··· Data excerpt

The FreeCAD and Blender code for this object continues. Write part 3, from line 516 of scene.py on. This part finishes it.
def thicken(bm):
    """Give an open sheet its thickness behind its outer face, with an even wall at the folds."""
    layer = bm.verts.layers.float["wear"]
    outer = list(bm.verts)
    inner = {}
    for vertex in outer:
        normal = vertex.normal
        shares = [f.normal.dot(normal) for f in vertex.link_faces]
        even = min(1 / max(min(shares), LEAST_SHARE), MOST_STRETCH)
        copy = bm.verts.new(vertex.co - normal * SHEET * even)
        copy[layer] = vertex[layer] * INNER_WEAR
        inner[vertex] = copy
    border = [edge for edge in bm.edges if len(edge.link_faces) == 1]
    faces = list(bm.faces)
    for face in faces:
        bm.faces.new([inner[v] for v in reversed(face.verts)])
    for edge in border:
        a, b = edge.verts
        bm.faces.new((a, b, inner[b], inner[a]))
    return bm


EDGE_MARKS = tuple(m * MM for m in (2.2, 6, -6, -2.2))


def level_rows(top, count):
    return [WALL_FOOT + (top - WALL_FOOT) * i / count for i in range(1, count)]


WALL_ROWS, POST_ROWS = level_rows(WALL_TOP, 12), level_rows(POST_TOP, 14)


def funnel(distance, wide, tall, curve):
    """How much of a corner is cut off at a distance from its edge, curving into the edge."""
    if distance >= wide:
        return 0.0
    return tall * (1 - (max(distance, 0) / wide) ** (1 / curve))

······

Reproduce all data above, unchanged.

The FreeCAD and Blender code for this object continues. Write part 3, from line 516 of scene.py on. This part finishes it.
def thicken(bm):
    """Give an open sheet its thickness behind its outer face, with an even wall at the folds."""
    layer = bm.verts.layers.float["wear"]
    outer = list(bm.verts)
    inner = {}
    for vertex in outer:
        normal = vertex.normal
        shares = [f.normal.dot(normal) for f in vertex.link_faces]
        even = min(1 / max(min(shares), LEAST_SHARE), MOST_STRETCH)
        copy = bm.verts.new(vertex.co - normal * SHEET * even)
        copy[layer] = vertex[layer] * INNER_WEAR
        inner[vertex] = copy
    border = [edge for edge in bm.edges if len(edge.link_faces) == 1]
    faces = list(bm.faces)
    for face in faces:
        bm.faces.new([inner[v] for v in reversed(face.verts)])
    for edge in border:
        a, b = edge.verts
        bm.faces.new((a, b, inner[b], inner[a]))
    return bm


EDGE_MARKS = tuple(m * MM for m in (2.2, 6, -6, -2.2))


def level_rows(top, count):
    return [WALL_FOOT + (top - WALL_FOOT) * i / count for i in range(1, count)]


WALL_ROWS, POST_ROWS = level_rows(WALL_TOP, 12), level_rows(POST_TOP, 14)


def funnel(distance, wide, tall, curve):
    """How much of a corner is cut off at a distance from its edge, curving into the edge."""
    if distance >= wide:
        return 0.0
    return tall * (1 - (max(distance, 0) / wide) ** (1 / curve))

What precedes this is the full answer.